» **What you need to do**: What is needed here is an exact copy of every entry.

» **Entries supplied**:
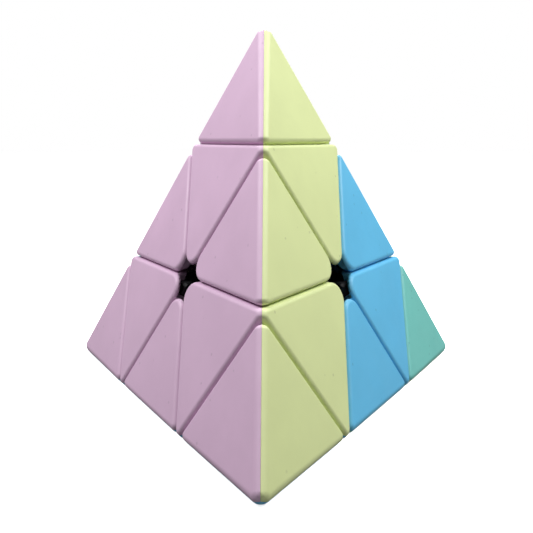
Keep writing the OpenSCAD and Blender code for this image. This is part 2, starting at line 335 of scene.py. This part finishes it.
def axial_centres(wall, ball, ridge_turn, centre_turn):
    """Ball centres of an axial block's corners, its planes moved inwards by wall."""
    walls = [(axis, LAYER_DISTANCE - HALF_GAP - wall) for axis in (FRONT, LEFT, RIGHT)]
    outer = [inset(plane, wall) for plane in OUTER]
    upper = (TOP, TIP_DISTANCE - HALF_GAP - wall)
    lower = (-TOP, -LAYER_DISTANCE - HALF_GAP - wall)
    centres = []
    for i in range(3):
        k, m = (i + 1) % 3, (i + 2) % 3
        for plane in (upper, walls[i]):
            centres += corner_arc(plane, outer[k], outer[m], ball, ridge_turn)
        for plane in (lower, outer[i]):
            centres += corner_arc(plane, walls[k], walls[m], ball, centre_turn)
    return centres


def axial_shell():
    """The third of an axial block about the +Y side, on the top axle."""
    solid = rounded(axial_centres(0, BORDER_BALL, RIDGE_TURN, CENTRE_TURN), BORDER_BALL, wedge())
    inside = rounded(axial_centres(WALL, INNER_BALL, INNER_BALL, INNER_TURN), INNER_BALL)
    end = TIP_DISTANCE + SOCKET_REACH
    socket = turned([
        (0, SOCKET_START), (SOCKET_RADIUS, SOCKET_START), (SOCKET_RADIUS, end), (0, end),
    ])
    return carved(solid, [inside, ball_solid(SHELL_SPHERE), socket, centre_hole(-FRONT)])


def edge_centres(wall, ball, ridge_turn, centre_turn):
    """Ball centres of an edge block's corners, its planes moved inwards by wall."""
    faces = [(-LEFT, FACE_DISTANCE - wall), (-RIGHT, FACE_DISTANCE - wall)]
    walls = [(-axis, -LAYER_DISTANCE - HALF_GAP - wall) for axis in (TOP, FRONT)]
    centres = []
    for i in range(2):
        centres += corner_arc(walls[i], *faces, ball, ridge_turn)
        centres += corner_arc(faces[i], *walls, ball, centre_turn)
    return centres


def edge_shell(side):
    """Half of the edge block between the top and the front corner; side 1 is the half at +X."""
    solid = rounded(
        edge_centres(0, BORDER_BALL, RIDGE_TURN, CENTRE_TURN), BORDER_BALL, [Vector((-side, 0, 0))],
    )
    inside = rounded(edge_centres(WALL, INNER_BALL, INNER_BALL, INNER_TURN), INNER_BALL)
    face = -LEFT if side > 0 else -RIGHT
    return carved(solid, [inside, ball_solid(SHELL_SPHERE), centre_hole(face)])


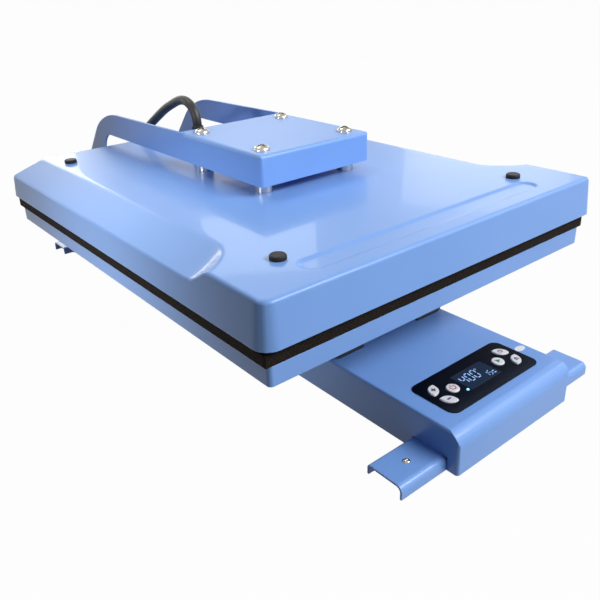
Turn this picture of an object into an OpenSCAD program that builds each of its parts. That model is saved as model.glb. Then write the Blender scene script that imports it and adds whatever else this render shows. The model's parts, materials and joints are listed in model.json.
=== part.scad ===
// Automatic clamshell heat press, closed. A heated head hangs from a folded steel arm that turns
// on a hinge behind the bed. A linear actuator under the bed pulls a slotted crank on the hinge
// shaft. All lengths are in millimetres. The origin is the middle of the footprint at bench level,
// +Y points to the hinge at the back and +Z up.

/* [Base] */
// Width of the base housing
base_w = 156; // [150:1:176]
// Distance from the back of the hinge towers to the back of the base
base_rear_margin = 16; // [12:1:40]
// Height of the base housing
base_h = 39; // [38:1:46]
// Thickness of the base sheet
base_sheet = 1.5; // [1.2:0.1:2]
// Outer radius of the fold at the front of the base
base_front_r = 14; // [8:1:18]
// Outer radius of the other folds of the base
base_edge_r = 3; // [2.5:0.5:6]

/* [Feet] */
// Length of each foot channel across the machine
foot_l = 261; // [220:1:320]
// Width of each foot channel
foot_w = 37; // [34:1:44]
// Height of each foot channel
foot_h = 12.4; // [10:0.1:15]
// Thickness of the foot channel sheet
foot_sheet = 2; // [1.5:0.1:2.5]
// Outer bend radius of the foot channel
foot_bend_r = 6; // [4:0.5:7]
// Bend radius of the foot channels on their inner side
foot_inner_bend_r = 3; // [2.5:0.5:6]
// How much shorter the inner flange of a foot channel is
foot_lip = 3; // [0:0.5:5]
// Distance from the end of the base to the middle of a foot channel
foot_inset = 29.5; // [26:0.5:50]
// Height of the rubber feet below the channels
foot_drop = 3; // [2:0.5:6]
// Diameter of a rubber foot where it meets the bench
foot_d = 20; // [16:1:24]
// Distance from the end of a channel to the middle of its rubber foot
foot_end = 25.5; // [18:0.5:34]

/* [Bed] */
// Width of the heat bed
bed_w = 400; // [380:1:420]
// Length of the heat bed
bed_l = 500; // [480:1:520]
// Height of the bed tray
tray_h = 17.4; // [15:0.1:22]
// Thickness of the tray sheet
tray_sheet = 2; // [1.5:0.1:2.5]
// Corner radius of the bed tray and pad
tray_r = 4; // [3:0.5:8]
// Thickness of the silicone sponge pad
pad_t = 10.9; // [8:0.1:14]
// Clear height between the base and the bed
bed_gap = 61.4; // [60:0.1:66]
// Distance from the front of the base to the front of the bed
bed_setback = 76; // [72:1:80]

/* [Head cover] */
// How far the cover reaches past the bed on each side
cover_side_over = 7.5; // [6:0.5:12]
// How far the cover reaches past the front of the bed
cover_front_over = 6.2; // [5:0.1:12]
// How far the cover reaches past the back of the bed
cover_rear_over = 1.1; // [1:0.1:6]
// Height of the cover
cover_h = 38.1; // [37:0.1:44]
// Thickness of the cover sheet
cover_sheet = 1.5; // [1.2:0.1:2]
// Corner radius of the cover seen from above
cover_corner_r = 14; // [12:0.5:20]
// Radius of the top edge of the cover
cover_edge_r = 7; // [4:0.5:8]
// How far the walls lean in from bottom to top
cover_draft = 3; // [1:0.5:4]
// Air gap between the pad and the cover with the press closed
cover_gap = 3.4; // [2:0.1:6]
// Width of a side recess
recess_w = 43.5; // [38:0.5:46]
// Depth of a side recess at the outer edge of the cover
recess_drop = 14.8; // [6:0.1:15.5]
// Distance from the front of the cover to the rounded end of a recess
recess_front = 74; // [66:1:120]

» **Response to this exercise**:
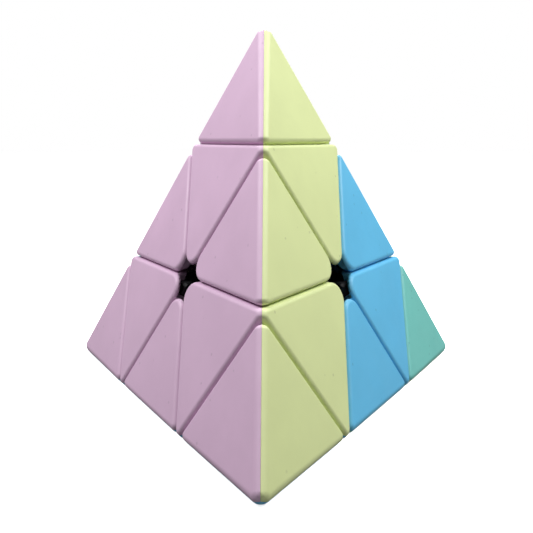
Keep writing the OpenSCAD and Blender code for this image. This is part 2, starting at line 335 of scene.py. This part finishes it.
def axial_centres(wall, ball, ridge_turn, centre_turn):
    """Ball centres of an axial block's corners, its planes moved inwards by wall."""
    walls = [(axis, LAYER_DISTANCE - HALF_GAP - wall) for axis in (FRONT, LEFT, RIGHT)]
    outer = [inset(plane, wall) for plane in OUTER]
    upper = (TOP, TIP_DISTANCE - HALF_GAP - wall)
    lower = (-TOP, -LAYER_DISTANCE - HALF_GAP - wall)
    centres = []
    for i in range(3):
        k, m = (i + 1) % 3, (i + 2) % 3
        for plane in (upper, walls[i]):
            centres += corner_arc(plane, outer[k], outer[m], ball, ridge_turn)
        for plane in (lower, outer[i]):
            centres += corner_arc(plane, walls[k], walls[m], ball, centre_turn)
    return centres


def axial_shell():
    """The third of an axial block about the +Y side, on the top axle."""
    solid = rounded(axial_centres(0, BORDER_BALL, RIDGE_TURN, CENTRE_TURN), BORDER_BALL, wedge())
    inside = rounded(axial_centres(WALL, INNER_BALL, INNER_BALL, INNER_TURN), INNER_BALL)
    end = TIP_DISTANCE + SOCKET_REACH
    socket = turned([
        (0, SOCKET_START), (SOCKET_RADIUS, SOCKET_START), (SOCKET_RADIUS, end), (0, end),
    ])
    return carved(solid, [inside, ball_solid(SHELL_SPHERE), socket, centre_hole(-FRONT)])


def edge_centres(wall, ball, ridge_turn, centre_turn):
    """Ball centres of an edge block's corners, its planes moved inwards by wall."""
    faces = [(-LEFT, FACE_DISTANCE - wall), (-RIGHT, FACE_DISTANCE - wall)]
    walls = [(-axis, -LAYER_DISTANCE - HALF_GAP - wall) for axis in (TOP, FRONT)]
    centres = []
    for i in range(2):
        centres += corner_arc(walls[i], *faces, ball, ridge_turn)
        centres += corner_arc(faces[i], *walls, ball, centre_turn)
    return centres


def edge_shell(side):
    """Half of the edge block between the top and the front corner; side 1 is the half at +X."""
    solid = rounded(
        edge_centres(0, BORDER_BALL, RIDGE_TURN, CENTRE_TURN), BORDER_BALL, [Vector((-side, 0, 0))],
    )
    inside = rounded(edge_centres(WALL, INNER_BALL, INNER_BALL, INNER_TURN), INNER_BALL)
    face = -LEFT if side > 0 else -RIGHT
    return carved(solid, [inside, ball_solid(SHELL_SPHERE), centre_hole(face)])


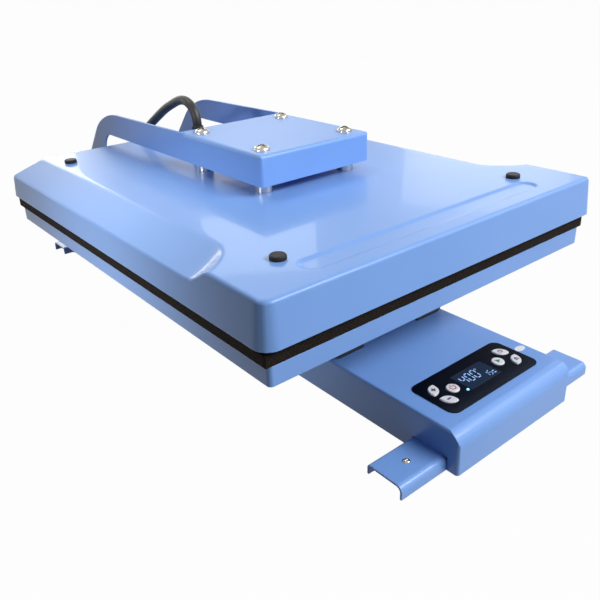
Turn this picture of an object into an OpenSCAD program that builds each of its parts. That model is saved as model.glb. Then write the Blender scene script that imports it and adds whatever else this render shows. The model's parts, materials and joints are listed in model.json.
=== part.scad ===
// Automatic clamshell heat press, closed. A heated head hangs from a folded steel arm that turns
// on a hinge behind the bed. A linear actuator under the bed pulls a slotted crank on the hinge
// shaft. All lengths are in millimetres. The origin is the middle of the footprint at bench level,
// +Y points to the hinge at the back and +Z up.

/* [Base] */
// Width of the base housing
base_w = 156; // [150:1:176]
// Distance from the back of the hinge towers to the back of the base
base_rear_margin = 16; // [12:1:40]
// Height of the base housing
base_h = 39; // [38:1:46]
// Thickness of the base sheet
base_sheet = 1.5; // [1.2:0.1:2]
// Outer radius of the fold at the front of the base
base_front_r = 14; // [8:1:18]
// Outer radius of the other folds of the base
base_edge_r = 3; // [2.5:0.5:6]

/* [Feet] */
// Length of each foot channel across the machine
foot_l = 261; // [220:1:320]
// Width of each foot channel
foot_w = 37; // [34:1:44]
// Height of each foot channel
foot_h = 12.4; // [10:0.1:15]
// Thickness of the foot channel sheet
foot_sheet = 2; // [1.5:0.1:2.5]
// Outer bend radius of the foot channel
foot_bend_r = 6; // [4:0.5:7]
// Bend radius of the foot channels on their inner side
foot_inner_bend_r = 3; // [2.5:0.5:6]
// How much shorter the inner flange of a foot channel is
foot_lip = 3; // [0:0.5:5]
// Distance from the end of the base to the middle of a foot channel
foot_inset = 29.5; // [26:0.5:50]
// Height of the rubber feet below the channels
foot_drop = 3; // [2:0.5:6]
// Diameter of a rubber foot where it meets the bench
foot_d = 20; // [16:1:24]
// Distance from the end of a channel to the middle of its rubber foot
foot_end = 25.5; // [18:0.5:34]

/* [Bed] */
// Width of the heat bed
bed_w = 400; // [380:1:420]
// Length of the heat bed
bed_l = 500; // [480:1:520]
// Height of the bed tray
tray_h = 17.4; // [15:0.1:22]
// Thickness of the tray sheet
tray_sheet = 2; // [1.5:0.1:2.5]
// Corner radius of the bed tray and pad
tray_r = 4; // [3:0.5:8]
// Thickness of the silicone sponge pad
pad_t = 10.9; // [8:0.1:14]
// Clear height between the base and the bed
bed_gap = 61.4; // [60:0.1:66]
// Distance from the front of the base to the front of the bed
bed_setback = 76; // [72:1:80]

/* [Head cover] */
// How far the cover reaches past the bed on each side
cover_side_over = 7.5; // [6:0.5:12]
// How far the cover reaches past the front of the bed
cover_front_over = 6.2; // [5:0.1:12]
// How far the cover reaches past the back of the bed
cover_rear_over = 1.1; // [1:0.1:6]
// Height of the cover
cover_h = 38.1; // [37:0.1:44]
// Thickness of the cover sheet
cover_sheet = 1.5; // [1.2:0.1:2]
// Corner radius of the cover seen from above
cover_corner_r = 14; // [12:0.5:20]
// Radius of the top edge of the cover
cover_edge_r = 7; // [4:0.5:8]
// How far the walls lean in from bottom to top
cover_draft = 3; // [1:0.5:4]
// Air gap between the pad and the cover with the press closed
cover_gap = 3.4; // [2:0.1:6]
// Width of a side recess
recess_w = 43.5; // [38:0.5:46]
// Depth of a side recess at the outer edge of the cover
recess_drop = 14.8; // [6:0.1:15.5]
// Distance from the front of the cover to the rounded end of a recess
recess_front = 74; // [66:1:120]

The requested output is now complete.